Elizabeth Tandy Shermer, an associate history professor at Loyola University at Chicago, wrote in an online essay for the Society for U.S. Intellectual History that Ribuffo “never relegated … the Far Right to a paranoid few. He instead showed their ideas and organizational initiatives to be pivotal to understanding the entirety of American politics.”

Leo Paul Ribuffo, whose father was a school janitor, was born in Paterson, New Jersey, on Sept. 23, 1945. He graduated from Rutgers University in New Brunswick, New Jersey, in 1966 and received a master’s degree in 1969 and a doctorate in 1976, both in history, from Yale University. He joined the George Washington University faculty in 1973.

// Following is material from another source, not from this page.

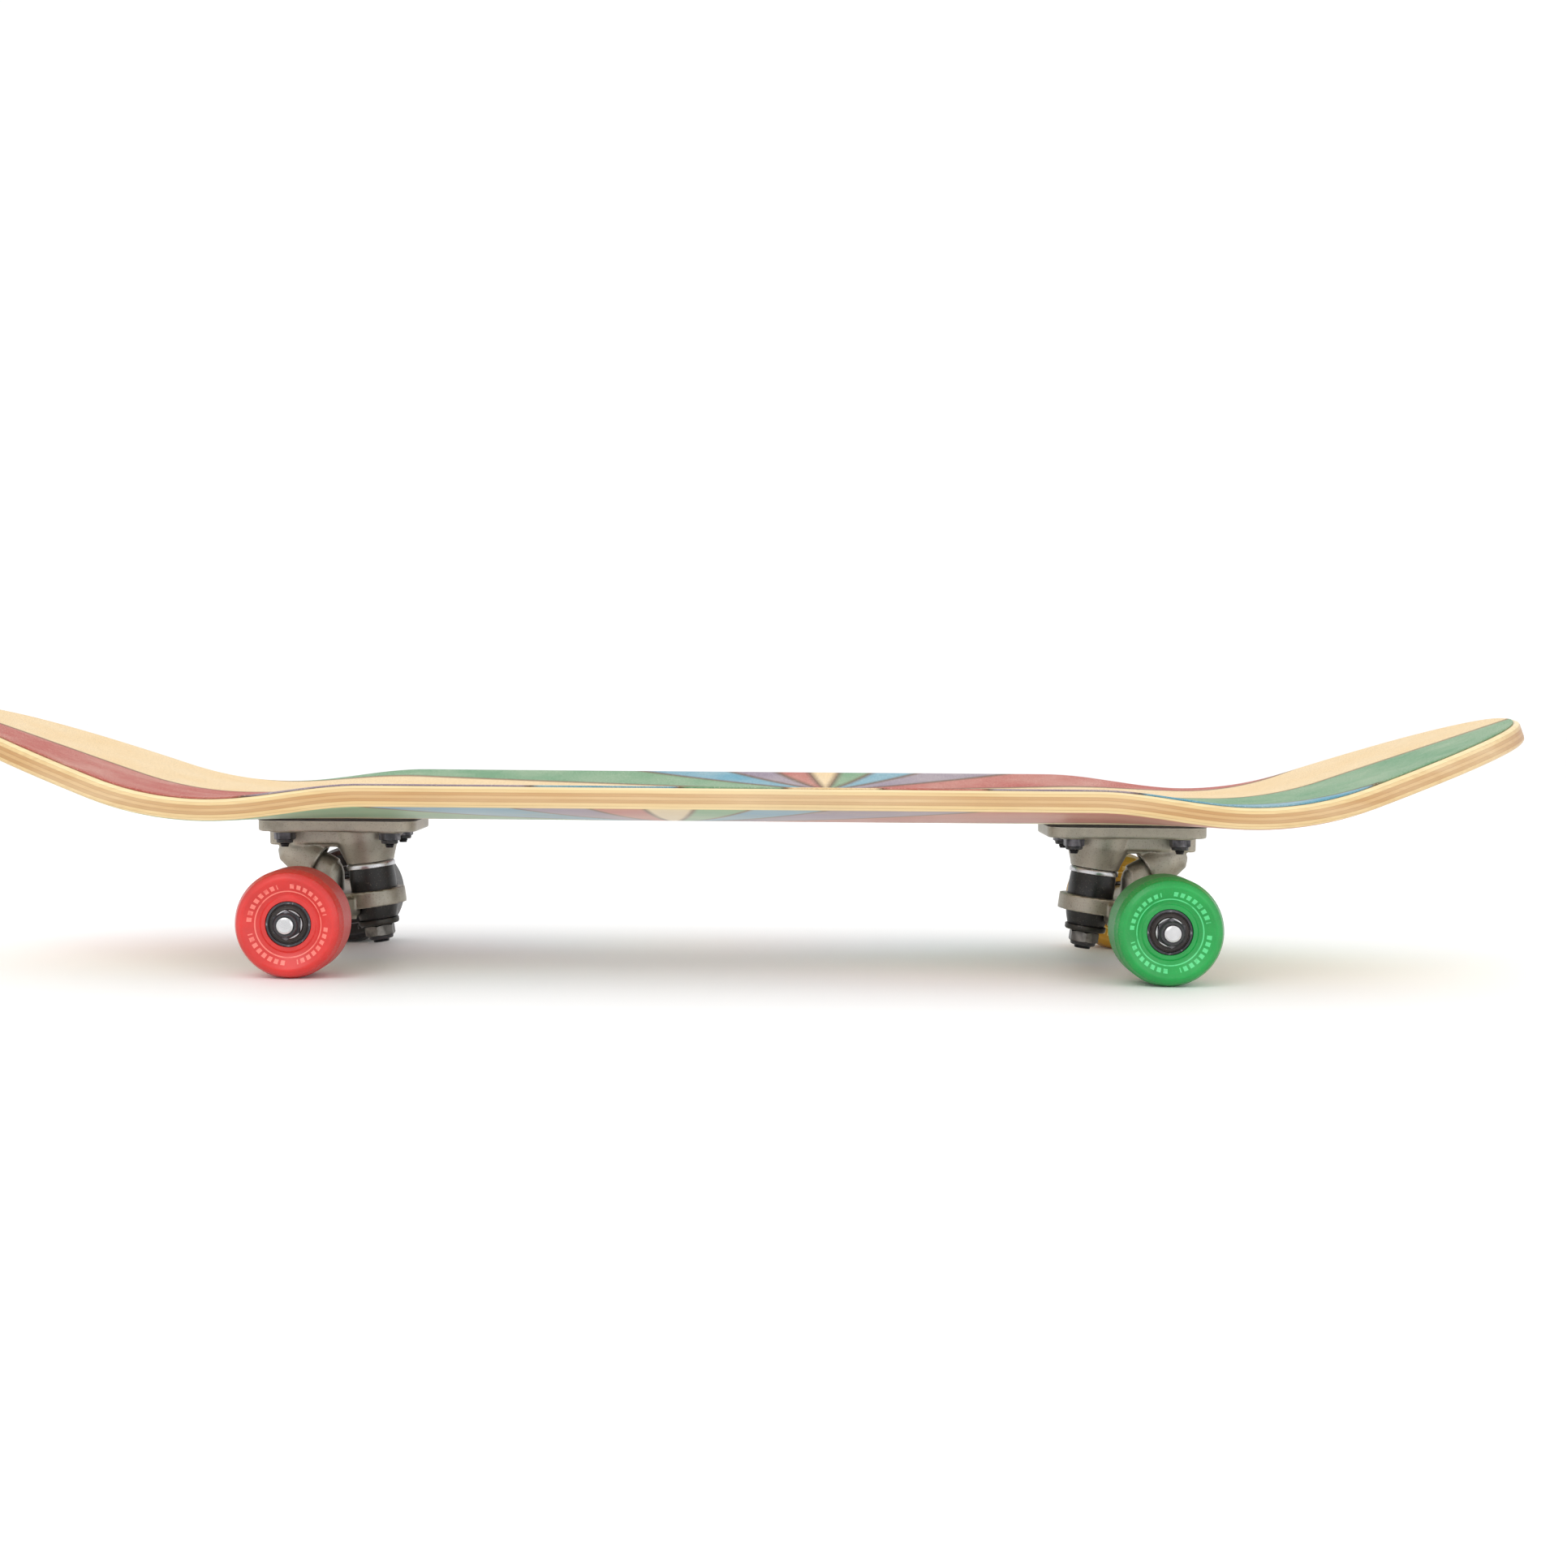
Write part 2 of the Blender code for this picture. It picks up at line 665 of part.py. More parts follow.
def axle():
    end = AXLE_LENGTH / 2
    radius = AXLE_DIAMETER / 2
    chamfer = 0.0006
    return turned(
        [
            (0.0, end),
            (radius - chamfer, end),
            (radius, end - chamfer),
            (radius, chamfer - end),
            (radius - chamfer, -end),
            (0.0, -end),
        ],
        SMALL_STEPS,
        AXLE_FRAME,
    )


# Wheel pieces, around the wheel's own centre with z along the axle and outwards


def wheel():
    """A one-piece urethane wheel with a bearing seat in each side."""
    seat = BEARING_RADIUS + 0.0002
    seat_floor = SPACER_LENGTH / 2 - GAP
    half = [
        (0.0140, WHEEL_CORE_WIDTH / 2),
        (0.0222, WHEEL_WIDTH / 2),
        (0.0250, WHEEL_WIDTH / 2 - 0.0021),
        (WHEEL_RADIUS, WHEEL_TREAD_WIDTH / 2),
    ]
    outside = [(seat, WHEEL_CORE_WIDTH / 2)] + half
    outside += [(radius, -height) for radius, height in reversed(outside)]
    inside = [(seat, -seat_floor), (0.0080, -seat_floor), (0.0080, seat_floor), (seat, seat_floor)]
    return turned(outside + inside, WHEEL_STEPS, ring=True)


def bearing():
    half = BEARING_WIDTH / 2
    return washer(BEARING_RADIUS, BEARING_BORE / 2, -half, half, BEARING_STEPS)


def build_wheels(label, side, steering):
    """Wheels, bearings, nuts and speed washers of one truck."""
    wheel_mesh = wheel()
    bearing_mesh = bearing()
    axle_centre = Matrix.Translation(Vector((0.0, 0.0, AXLE_HEIGHT)) - RING_CENTRE)
    bearing_offset = (SPACER_LENGTH + BEARING_WIDTH) / 2
    washer_low = WHEEL_OFFSET + bearing_offset + BEARING_WIDTH / 2 + GAP
    washer_high = washer_low + SPEED_WASHER_THICKNESS
    bore = AXLE_DIAMETER / 2 + HOLE_PLAY
    washer_mesh = washer(0.0070, bore, washer_low, washer_high, SMALL_STEPS)
    nut_low = washer_high + GAP
    nut_high = nut_low + AXLE_NUT_HEIGHT
    nut_mesh = combined(
        hexagon(AXLE_NUT_ACROSS_FLATS, nut_low, nut_high),
        cuts=[bar(bore, nut_low - 0.002, nut_high + 0.002, SMALL_STEPS)],
    )
    for hand, world_y in (("left", 1), ("right", -1)):
        corner = f"{label}_{hand}"
        outward = Vector((0.0, world_y * side, 0.0))
        hub = axle_centre @ along(Vector(), outward)
        wheel_spot = hub @ Matrix.Translation((0.0, 0.0, WHEEL_OFFSET))
        turning = place(f"wheel_{corner}", wheel_mesh, WHEEL_COLOURS[corner], wheel_spot, steering)
        for name, offset in (("inner", -bearing_offset), ("outer", bearing_offset)):
            spot = Matrix.Translation((0.0, 0.0, offset))
            place(f"bearing_{corner}_{name}", bearing_mesh, "bearing_black", spot, turning)
        place(f"speed_washer_{corner}", washer_mesh, "bright_steel", hub, steering)
        place(f"axle_nut_{corner}", nut_mesh, "black_steel", hub, steering)


def build_truck(label, side):
    """One truck, placed under its end of the deck with its kingpin towards the middle."""
    turn = Matrix.Rotation(0.0 if side > 0 else pi, 4, "Z")
    truck = frame(f"{label}_truck", Matrix.Translation((side * AXLE_SPACING / 2, 0.0, 0.0)) @ turn)
    steering = frame(f"{label}_steering", Matrix.Translation(RING_CENTRE), truck)
    to_steering = Matrix.Translation(-RING_CENTRE)

    place(f"riser_pad_{label}", riser_pad(), "riser_plastic", parent=truck)
    place(f"baseplate_{label}", baseplate(), "cast_aluminium", parent=truck)
    place(f"pivot_cup_{label}", pivot_cup(), "pivot_urethane", parent=truck)
    place(f"kingpin_{label}", kingpin(), "black_steel", parent=truck)
    place(f"kingpin_nut_{label}", kingpin_nut(), "bright_steel", parent=truck)
    upper = bushing(UPPER_BUSHING_BOTTOM, UPPER_BUSHING_TOP, BUSHING_RADIUS)
    place(f"bushing_upper_{label}", upper, "bushing_urethane", parent=truck)
    lower = bushing(LOWER_BUSHING_BOTTOM, -UPPER_BUSHING_BOTTOM, 0.0095)
    place(f"bushing_lower_{label}", lower, "bushing_urethane", parent=truck)
    upper_washer = cup_washer(UPPER_BUSHING_TOP + GAP)
    place(f"washer_upper_{label}", upper_washer, "bright_steel", parent=truck)
    lower_washer = cup_washer(LOWER_WASHER_BOTTOM)
    place(f"washer_lower_{label}", lower_washer, "bright_steel", parent=truck)

    place(f"hanger_{label}", hanger(), "cast_aluminium", to_steering, steering)
    place(f"axle_{label}", axle(), "bright_steel", to_steering, steering)
    build_wheels(label, side, steering)


build_deck()
build_deck_hardware()
build_truck("front", 1)
build_truck("rear", -1)
bpy.context.view_layer.update()
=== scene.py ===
import json
from math import ceil, cos, pi, radians, sin, sqrt, tan

import bmesh
import bpy
import numpy as np
from mathutils import Matrix, Vector


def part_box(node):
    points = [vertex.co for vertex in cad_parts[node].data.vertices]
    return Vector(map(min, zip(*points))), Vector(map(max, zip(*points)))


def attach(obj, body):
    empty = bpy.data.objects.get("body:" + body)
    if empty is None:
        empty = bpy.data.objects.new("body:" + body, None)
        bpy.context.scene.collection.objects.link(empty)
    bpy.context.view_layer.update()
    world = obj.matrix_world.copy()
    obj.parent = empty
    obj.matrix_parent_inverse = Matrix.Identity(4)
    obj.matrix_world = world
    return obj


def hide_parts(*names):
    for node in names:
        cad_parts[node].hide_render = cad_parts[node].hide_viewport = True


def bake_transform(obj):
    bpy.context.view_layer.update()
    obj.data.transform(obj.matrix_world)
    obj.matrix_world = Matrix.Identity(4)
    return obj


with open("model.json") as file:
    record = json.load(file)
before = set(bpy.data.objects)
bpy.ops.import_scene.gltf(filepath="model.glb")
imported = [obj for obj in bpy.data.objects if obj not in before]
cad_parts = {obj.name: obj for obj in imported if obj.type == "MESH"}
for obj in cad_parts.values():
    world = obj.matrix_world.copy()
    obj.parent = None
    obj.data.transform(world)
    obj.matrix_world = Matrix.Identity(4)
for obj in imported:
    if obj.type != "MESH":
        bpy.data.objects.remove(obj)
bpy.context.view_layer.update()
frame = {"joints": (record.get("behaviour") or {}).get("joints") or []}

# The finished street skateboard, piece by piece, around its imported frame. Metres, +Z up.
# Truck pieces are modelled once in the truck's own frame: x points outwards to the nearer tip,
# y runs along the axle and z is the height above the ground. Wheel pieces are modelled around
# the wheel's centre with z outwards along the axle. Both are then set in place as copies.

ENDS = {"front": 1, "rear": -1}
HANDS = {"left": 1, "right": -1}
CORNERS = [f"{end}_{hand}" for end in ENDS for hand in HANDS]

# Deck, measured over its top face
DECK_LENGTH = 0.803
DECK_WIDTH = 0.2025
DECK_THICKNESS = 0.0105
DECK_TOP = 0.085
UNDERSIDE = DECK_TOP - DECK_THICKNESS
CONCAVE_RISE = 0.0095
CONCAVE_POWER = 1.6
KICK_CONCAVE_RISE = 0.0020
CONCAVE_FADE_START = 0.175
FLAT_SHARE = 0.28
KICK_START = 0.250
KICK_RADIUS = 0.165
KICK_ANGLE = radians(20.0)
NOSE_LENGTH = 0.211
NOSE_ROUNDNESS = 2.35
SPINE_SHARE = 0.72
RIM_ROUNDING = 0.0023
PLY_COUNT = 7
GRIP_INSET = 0.0026
GRIP_LIFT = 0.00005
GRIP_THICKNESS = 0.00095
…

His book “The Old Christian Right” grew out his doctoral thesis. It focused on three agitators of the 1930s and the 1940s, William Dudley Pelley of the fascist underground Silver Legion, Gerald B. Winrod of the pro-Nazi Defenders of the Christian Faith and Gerald L.K. Smith, a clergyman who ran for president on the America First Party ticket. All three publicly acknowledged their racial bigotry and anti-Semitism.

At his death, Ribuffo was working on a social and cultural study of Jimmy Carter’s presidency. The planned book “is not in obvious ways related to ‘The Old Christian Right,’ Ribuffo told the reference guide Contemporary Authors. “But, as a historian, I must acknowledge continuity as well as change. My knowledge of religion, acquired while writing my first book, will help me to understand Jimmy Carter, the most devout Protestant president since William McKinley.”

Ribuffo’s marriage to Diana Rodriguez ended in divorce. Survivors include a half sister.